Hallo zusammen,
bis zur Burg Vogelsang ist es vom Kermeterwald nicht wirklich weit. An einem Kreisverkehr geht es rechts zur Burg und zu einem gebührenpflichtigen Parkplatz, links ist ein Wanderparkplatz und den steuere ich an. Dafür darf ich aber 1,5km bis zur Burg laufen.
Schon das Tor zeigt typische Nazi-Architektur: Gerade, wuchtig und unverputzte Grauwacke. Leider ist das Foto nichts geworden.
Aber typisch ist die frühere belgische Kaserne:
1934 wurde Burg Vogelsang als Kaderschule der NSDAP erbaut. Nach dem Krieg haben die Briten hier einen Truppenübungsplatz eingerichtet, den 1950 die Belgier übernommen haben. 2005 ist das Militär abgezogen und jetzt wird hier fleißig gebaut. Was es genau werden soll, läßt sich mit einem Wort nicht beschreiben, jedenfalls eine Mischung aus Dokumentationszentrum, Naturpark-Information und wohl auch etwas Gastronomie. Die EU mischt auch eifrig mit.
Obwohl reichlich große Freiflächen vorhanden sind, scheint ein Wohnmobilstellplatz aber nicht geplant zu sein.
UPDATE (30.4.2018): Es gibt dort jetzt einen Stellplatz: www.eifel-wohnmobilpark-vogelsang.de
An der „Burgschenke“ ist ein Aussichtspunkt. Sehr schöner Blick hier über den Rursee.
Aber die Infotafel hebt sofort den politisch korrekten Zeigefinger: Diesen Ausblick hätten die nationalsozialistischen Erbauer „inszeniert“. Ob ich ihn jetzt noch schön finden darf?
Guckt man etwas nach rechts, kommt sofort die Baustelle ins Bild, also alles wieder in Ordnung.
In diesem Gebäude fanden die Lehrgänge für NS-Parteikader statt und in diesem Wandelgang mit Aussicht…
…sollten sie sich in den Pausen ergehen und an ihrer deutschen Heimat freuen. Besonders groß durften die aber nicht sein, sonst hätten sie sich ihre arischen Schädel an den Deckenbalken gestoßen.

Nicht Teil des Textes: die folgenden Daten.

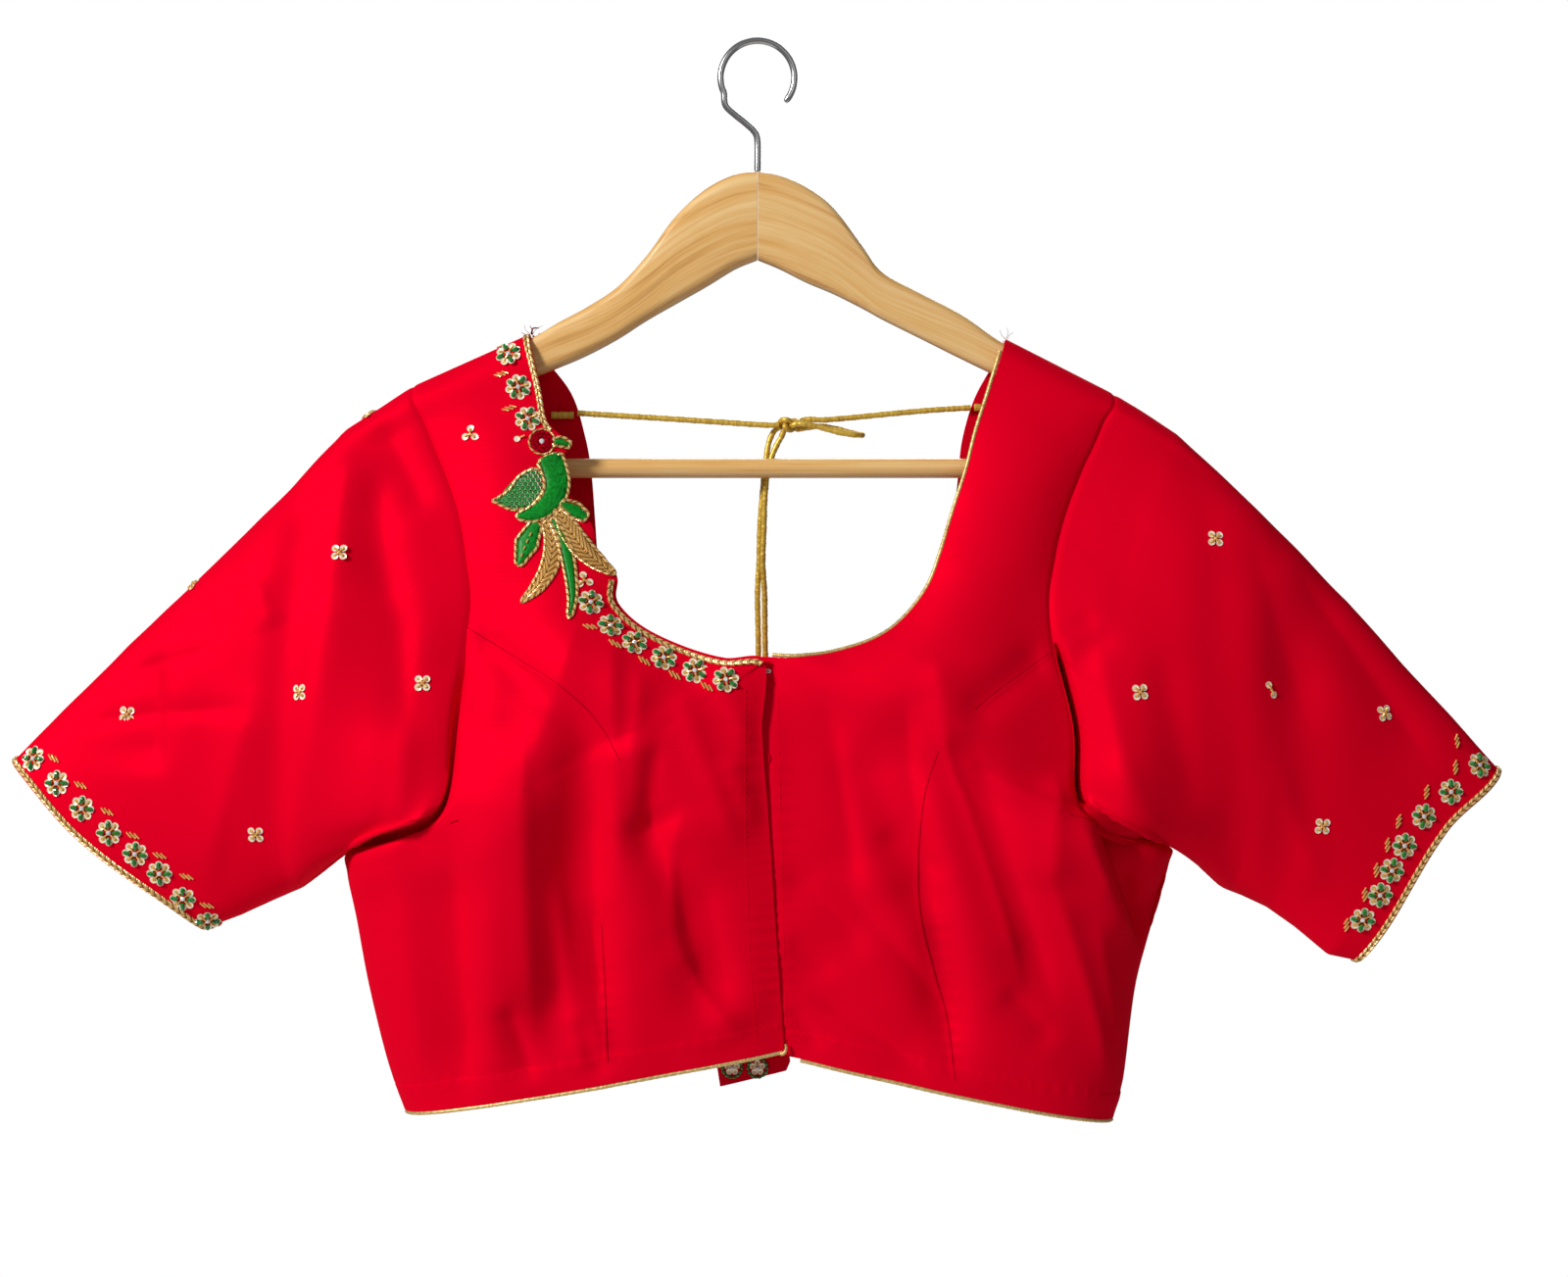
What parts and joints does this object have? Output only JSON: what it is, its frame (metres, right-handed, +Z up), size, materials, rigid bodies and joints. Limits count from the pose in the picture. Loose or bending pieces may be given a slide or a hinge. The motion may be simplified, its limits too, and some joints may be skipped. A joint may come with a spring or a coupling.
{
  "type": "choli blouse on a wooden clothes hanger",
  "caption": "Short elbow-sleeve choli blouse of red silk with gold embroidery, piped hem and tie cords, hung on a wooden bar hanger with a wire hook.",
  "frame": {"origin": "inside top of the hanger hook's crook, where the rail touches it", "axes": "+X towards the wearer's left, -Y out of the blouse's front, +Z up"},
  "size_m": [0.725, 0.0811, 0.5259],
  "materials": {
    "red_silk": "red raw silk with a soft sheen",
    "gold_cord": "gold metallic thread cord and piping",
    "wood": "clear varnished light wood",
    "chrome_wire": "polished wire"
  },
  "bodies": {
    "root": {"front_right_panel": "red_silk", "front_left_panel": "red_silk", "back_panel": "red_silk", "sleeve_right": "red_silk", "sleeve_left": "red_silk", "latkan_right": "red_silk", "latkan_left": "red_silk", "hem_piping_right": "gold_cord", "hem_piping_left": "gold_cord", "hem_piping_back": "gold_cord", "neck_piping_left": "gold_cord", "dori_cord_right": "gold_cord", "dori_cord_left": "gold_cord", "dori_loop": "gold_cord", "dori_tail_right": "gold_cord", "dori_tail_left": "gold_cord", "dori_knot": "gold_cord", "dori_end_right": "gold_cord", "dori_end_left": "gold_cord", "hanger_yoke_right": "wood", "hanger_yoke_left": "wood", "hanger_bar": "wood", "hanger_hook": "chrome_wire"}
  },
  "joints": []
}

In Terrassen zum Rursee hin sind die „Hundertschaftshäuser“ für die Unterbringung der Parteikader gebaut.
Natürlich auch wieder mit Aussicht.
Das einzige verputzte Gebäude ist den weiblichen Angestellten vorbehalten.
Noch während des Krieges wurde es in ein Krankenhaus umgewandelt. Hierher kamen auch schwangere Frauen aus den von Bombenangriffen bedrohten Städten zur Entbindung. So entstandt das Gerücht, dies wäre eine Zuchtanstalt des SS-Vereins „Lebensborn e.V.“, welches eine Infotafel allerdings ins Reich der Fabeln verweist. Es werden aber wohl nur treue Parteigenossinnen hier ihre Kinder bekommen haben.
Wieder am Parkplatz, erledige ich den liegen gebliebenen Abwasch und laufe später über die Hochfläche…
…mit Blick auf die Burg Vogelsang…
…zum verlassenenen Dorf Wollseifen.
Wollseifen wurde in den letzte Kriegstagen durch Artilleriebeschuss schwer beschädigt, aber die Bewohner sind nach Kriegsende zurückgekehrt, mussten aber im August 1946 ihre Häuser endgültig räumen, weil die Briten hier ihren Übungsplatz einrichten wollten. Die Häuser wurden durch Übungsbeschuss weiter zerstört. Heute steht noch die Schule…
und die kleine Kirche St. Rochus.
St. Rochus ist fast leer…
…nur eine kleine Marienfigur steht in einer Nische.
Die Rohbauten wurden in den achtziger Jahren erstellt als Übungsobjekte für den Häuserkampf.
Betreten ist strengstens verboten, wegen eventueller Munitionsreste und die Eingänge werden gerade zugemauert.
Weil es schon nach achtzehn Uhr ist, bleibe ich gleich hier auf dem Wanderparkplatz.